Given request: Begin with the line that contains "rotate([0, 90, 0])" and end with the line that contains "bpy.context.scene.collection.objects.link(empty)", transcribing exactly each line in that stretch and no other.

Data section:
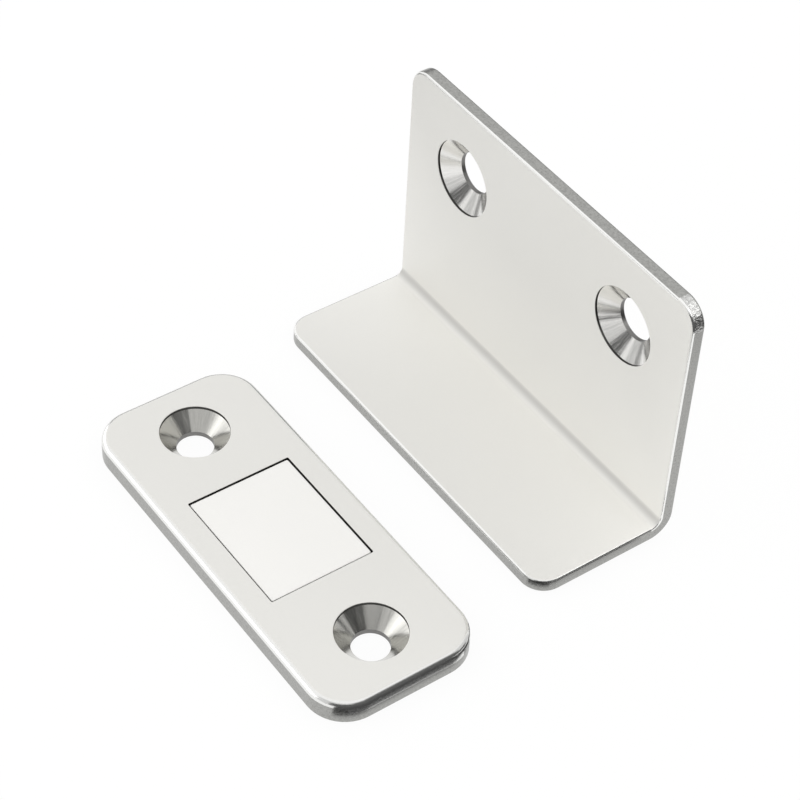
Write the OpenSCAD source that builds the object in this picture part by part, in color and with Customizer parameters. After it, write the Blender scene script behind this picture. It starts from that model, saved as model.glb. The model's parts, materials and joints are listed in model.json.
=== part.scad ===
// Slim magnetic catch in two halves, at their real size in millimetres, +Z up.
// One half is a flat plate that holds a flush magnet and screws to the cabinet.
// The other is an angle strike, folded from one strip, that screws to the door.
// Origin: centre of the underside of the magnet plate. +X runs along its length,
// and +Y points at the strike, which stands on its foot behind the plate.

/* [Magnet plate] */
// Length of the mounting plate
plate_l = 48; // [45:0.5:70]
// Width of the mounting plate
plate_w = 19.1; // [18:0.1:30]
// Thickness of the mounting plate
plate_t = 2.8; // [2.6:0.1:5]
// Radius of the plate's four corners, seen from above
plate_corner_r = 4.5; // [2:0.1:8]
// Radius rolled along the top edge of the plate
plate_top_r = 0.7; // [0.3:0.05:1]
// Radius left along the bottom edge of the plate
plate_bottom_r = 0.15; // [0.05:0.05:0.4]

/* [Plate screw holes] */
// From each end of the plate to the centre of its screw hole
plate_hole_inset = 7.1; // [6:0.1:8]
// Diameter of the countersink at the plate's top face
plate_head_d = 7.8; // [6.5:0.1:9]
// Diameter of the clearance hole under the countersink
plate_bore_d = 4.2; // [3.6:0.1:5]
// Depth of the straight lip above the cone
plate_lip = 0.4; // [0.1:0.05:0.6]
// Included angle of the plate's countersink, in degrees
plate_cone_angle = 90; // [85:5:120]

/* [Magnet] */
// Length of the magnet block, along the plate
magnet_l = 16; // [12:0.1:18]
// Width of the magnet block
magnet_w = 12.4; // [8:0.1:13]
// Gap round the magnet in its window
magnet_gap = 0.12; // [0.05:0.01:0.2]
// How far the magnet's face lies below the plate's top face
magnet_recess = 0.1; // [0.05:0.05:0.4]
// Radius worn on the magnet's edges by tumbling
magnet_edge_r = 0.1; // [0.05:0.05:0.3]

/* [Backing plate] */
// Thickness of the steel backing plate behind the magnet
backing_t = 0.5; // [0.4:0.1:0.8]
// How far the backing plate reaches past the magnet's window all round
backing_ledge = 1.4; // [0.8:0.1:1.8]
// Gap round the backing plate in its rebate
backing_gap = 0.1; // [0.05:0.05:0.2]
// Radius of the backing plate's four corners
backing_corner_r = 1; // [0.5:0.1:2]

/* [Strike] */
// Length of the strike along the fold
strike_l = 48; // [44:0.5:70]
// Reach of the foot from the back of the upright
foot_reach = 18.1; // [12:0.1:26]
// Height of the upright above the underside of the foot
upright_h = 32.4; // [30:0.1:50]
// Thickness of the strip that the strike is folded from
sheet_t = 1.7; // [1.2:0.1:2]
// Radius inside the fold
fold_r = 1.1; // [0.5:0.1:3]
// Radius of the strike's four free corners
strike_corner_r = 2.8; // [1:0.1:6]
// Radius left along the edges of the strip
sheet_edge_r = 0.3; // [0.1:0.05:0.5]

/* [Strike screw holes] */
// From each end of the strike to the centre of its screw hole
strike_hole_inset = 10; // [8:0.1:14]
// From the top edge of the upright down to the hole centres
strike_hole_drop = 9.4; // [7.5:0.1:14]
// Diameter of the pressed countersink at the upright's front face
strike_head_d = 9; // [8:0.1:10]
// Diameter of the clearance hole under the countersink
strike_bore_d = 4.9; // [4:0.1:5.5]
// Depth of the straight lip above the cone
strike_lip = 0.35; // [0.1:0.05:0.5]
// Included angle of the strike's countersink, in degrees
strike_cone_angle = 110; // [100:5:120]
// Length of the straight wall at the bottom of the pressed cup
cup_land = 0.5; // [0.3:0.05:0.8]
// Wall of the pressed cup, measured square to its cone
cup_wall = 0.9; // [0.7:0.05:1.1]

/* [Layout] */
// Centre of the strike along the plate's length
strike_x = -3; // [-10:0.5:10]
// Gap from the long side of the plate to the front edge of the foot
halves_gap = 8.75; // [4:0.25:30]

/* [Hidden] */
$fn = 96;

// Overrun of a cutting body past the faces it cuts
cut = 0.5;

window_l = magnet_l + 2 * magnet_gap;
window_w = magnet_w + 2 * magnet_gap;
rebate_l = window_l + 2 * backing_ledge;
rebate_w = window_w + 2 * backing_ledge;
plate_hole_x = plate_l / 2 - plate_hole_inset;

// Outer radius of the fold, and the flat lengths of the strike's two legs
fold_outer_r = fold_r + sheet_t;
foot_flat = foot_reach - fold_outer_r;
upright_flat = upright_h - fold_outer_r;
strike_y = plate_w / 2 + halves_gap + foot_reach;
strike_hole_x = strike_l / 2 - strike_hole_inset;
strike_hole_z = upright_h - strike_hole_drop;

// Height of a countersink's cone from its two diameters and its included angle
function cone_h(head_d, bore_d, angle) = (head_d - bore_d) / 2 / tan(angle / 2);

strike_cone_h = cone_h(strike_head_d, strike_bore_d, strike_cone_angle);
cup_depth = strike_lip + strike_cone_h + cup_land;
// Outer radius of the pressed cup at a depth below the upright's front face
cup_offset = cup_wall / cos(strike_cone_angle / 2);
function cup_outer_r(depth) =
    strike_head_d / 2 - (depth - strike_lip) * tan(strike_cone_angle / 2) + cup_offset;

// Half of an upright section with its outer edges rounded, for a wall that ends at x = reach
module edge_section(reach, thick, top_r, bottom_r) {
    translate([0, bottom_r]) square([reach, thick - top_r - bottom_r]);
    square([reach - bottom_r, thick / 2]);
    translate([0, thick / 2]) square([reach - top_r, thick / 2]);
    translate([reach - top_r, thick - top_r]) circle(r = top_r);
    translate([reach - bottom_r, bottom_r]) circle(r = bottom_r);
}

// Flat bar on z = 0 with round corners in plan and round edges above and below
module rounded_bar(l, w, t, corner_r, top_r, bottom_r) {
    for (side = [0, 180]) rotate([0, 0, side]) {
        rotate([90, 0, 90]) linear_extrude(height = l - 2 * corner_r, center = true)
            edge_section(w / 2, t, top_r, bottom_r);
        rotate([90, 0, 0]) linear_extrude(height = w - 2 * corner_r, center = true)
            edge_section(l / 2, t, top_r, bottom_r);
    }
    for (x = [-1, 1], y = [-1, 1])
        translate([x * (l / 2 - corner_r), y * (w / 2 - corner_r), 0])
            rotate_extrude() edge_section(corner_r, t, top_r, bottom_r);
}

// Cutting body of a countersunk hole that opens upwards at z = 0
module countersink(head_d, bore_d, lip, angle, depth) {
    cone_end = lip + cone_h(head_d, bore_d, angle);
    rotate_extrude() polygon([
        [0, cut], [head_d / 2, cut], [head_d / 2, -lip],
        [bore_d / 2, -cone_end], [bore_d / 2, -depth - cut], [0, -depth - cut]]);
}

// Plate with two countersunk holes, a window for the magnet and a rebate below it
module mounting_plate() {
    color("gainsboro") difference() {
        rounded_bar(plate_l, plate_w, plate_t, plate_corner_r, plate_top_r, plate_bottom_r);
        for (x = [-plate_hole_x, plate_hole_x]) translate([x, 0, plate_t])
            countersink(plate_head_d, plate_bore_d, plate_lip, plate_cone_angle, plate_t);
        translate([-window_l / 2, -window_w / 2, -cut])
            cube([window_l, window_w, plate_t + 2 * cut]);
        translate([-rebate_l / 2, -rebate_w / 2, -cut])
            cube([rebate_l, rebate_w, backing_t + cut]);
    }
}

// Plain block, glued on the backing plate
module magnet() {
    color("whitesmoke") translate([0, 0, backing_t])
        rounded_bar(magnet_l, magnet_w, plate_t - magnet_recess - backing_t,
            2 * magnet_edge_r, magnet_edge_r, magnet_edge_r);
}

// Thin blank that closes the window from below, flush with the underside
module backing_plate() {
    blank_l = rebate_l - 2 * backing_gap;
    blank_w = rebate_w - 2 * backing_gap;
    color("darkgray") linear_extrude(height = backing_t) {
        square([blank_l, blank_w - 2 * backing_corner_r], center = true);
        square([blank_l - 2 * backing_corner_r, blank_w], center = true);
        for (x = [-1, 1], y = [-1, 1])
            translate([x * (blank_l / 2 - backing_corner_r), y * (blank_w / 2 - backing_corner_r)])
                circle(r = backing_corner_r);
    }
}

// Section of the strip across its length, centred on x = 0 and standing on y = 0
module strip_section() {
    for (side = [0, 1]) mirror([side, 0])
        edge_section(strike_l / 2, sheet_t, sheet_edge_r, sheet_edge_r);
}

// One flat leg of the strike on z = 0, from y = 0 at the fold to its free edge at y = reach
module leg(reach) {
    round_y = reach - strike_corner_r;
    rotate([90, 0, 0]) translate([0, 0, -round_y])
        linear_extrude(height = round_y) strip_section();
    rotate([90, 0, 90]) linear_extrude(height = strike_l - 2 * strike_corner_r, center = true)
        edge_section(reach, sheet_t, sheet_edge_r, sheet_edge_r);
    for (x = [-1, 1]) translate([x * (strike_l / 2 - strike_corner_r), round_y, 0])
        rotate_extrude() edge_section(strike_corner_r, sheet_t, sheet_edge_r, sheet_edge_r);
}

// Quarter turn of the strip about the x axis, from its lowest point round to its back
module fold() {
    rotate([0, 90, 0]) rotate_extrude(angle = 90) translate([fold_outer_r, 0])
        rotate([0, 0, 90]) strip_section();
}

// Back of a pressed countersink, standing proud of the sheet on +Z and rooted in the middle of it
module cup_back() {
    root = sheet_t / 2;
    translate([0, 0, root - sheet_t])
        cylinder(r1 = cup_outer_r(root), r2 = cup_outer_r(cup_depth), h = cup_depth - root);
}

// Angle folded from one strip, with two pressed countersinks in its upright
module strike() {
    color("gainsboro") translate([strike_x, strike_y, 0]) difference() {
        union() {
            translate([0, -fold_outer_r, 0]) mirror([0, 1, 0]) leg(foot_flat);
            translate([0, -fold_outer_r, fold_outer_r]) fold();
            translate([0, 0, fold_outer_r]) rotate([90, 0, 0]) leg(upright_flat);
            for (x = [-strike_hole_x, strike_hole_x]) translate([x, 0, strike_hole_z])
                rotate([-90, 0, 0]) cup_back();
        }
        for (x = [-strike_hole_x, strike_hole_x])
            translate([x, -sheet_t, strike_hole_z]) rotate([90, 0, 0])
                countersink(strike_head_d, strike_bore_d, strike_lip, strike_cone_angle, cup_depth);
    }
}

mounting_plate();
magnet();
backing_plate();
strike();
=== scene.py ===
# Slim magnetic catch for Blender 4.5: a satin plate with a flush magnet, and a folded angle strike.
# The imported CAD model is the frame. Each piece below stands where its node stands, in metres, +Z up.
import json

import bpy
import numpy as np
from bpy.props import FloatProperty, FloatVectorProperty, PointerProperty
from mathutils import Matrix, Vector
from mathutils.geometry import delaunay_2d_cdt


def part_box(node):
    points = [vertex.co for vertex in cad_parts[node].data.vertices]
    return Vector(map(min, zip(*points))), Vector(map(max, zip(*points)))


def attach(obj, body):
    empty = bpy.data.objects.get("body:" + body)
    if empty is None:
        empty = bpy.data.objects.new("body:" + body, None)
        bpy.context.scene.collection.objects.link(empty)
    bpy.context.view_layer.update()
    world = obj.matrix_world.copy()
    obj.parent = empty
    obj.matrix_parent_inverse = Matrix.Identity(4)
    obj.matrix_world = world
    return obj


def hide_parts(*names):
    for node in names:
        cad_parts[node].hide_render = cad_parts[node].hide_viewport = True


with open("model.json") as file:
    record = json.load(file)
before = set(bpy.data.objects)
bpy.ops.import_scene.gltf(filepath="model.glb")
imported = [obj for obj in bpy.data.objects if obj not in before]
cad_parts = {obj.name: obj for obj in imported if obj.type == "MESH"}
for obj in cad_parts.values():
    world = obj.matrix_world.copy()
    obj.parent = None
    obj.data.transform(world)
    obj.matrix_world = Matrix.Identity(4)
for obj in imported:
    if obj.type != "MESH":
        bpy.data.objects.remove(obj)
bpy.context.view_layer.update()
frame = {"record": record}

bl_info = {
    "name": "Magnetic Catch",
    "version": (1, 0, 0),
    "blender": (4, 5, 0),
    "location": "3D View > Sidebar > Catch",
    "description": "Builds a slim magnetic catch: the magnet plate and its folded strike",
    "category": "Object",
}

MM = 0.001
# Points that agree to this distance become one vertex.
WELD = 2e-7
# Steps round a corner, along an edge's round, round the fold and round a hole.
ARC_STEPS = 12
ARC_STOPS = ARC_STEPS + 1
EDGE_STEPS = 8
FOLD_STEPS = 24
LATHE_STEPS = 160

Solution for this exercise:
    rotate([0, 90, 0]) rotate_extrude(angle = 90) translate([fold_outer_r, 0])
        rotate([0, 0, 90]) strip_section();
}

// Back of a pressed countersink, standing proud of the sheet on +Z and rooted in the middle of it
module cup_back() {
    root = sheet_t / 2;
    translate([0, 0, root - sheet_t])
        cylinder(r1 = cup_outer_r(root), r2 = cup_outer_r(cup_depth), h = cup_depth - root);
}

// Angle folded from one strip, with two pressed countersinks in its upright
module strike() {
    color("gainsboro") translate([strike_x, strike_y, 0]) difference() {
        union() {
            translate([0, -fold_outer_r, 0]) mirror([0, 1, 0]) leg(foot_flat);
            translate([0, -fold_outer_r, fold_outer_r]) fold();
            translate([0, 0, fold_outer_r]) rotate([90, 0, 0]) leg(upright_flat);
            for (x = [-strike_hole_x, strike_hole_x]) translate([x, 0, strike_hole_z])
                rotate([-90, 0, 0]) cup_back();
        }
        for (x = [-strike_hole_x, strike_hole_x])
            translate([x, -sheet_t, strike_hole_z]) rotate([90, 0, 0])
                countersink(strike_head_d, strike_bore_d, strike_lip, strike_cone_angle, cup_depth);
    }
}

mounting_plate();
magnet();
backing_plate();
strike();
=== scene.py ===
# Slim magnetic catch for Blender 4.5: a satin plate with a flush magnet, and a folded angle strike.
# The imported CAD model is the frame. Each piece below stands where its node stands, in metres, +Z up.
import json

import bpy
import numpy as np
from bpy.props import FloatProperty, FloatVectorProperty, PointerProperty
from mathutils import Matrix, Vector
from mathutils.geometry import delaunay_2d_cdt


def part_box(node):
    points = [vertex.co for vertex in cad_parts[node].data.vertices]
    return Vector(map(min, zip(*points))), Vector(map(max, zip(*points)))


def attach(obj, body):
    empty = bpy.data.objects.get("body:" + body)
    if empty is None:
        empty = bpy.data.objects.new("body:" + body, None)
        bpy.context.scene.collection.objects.link(empty)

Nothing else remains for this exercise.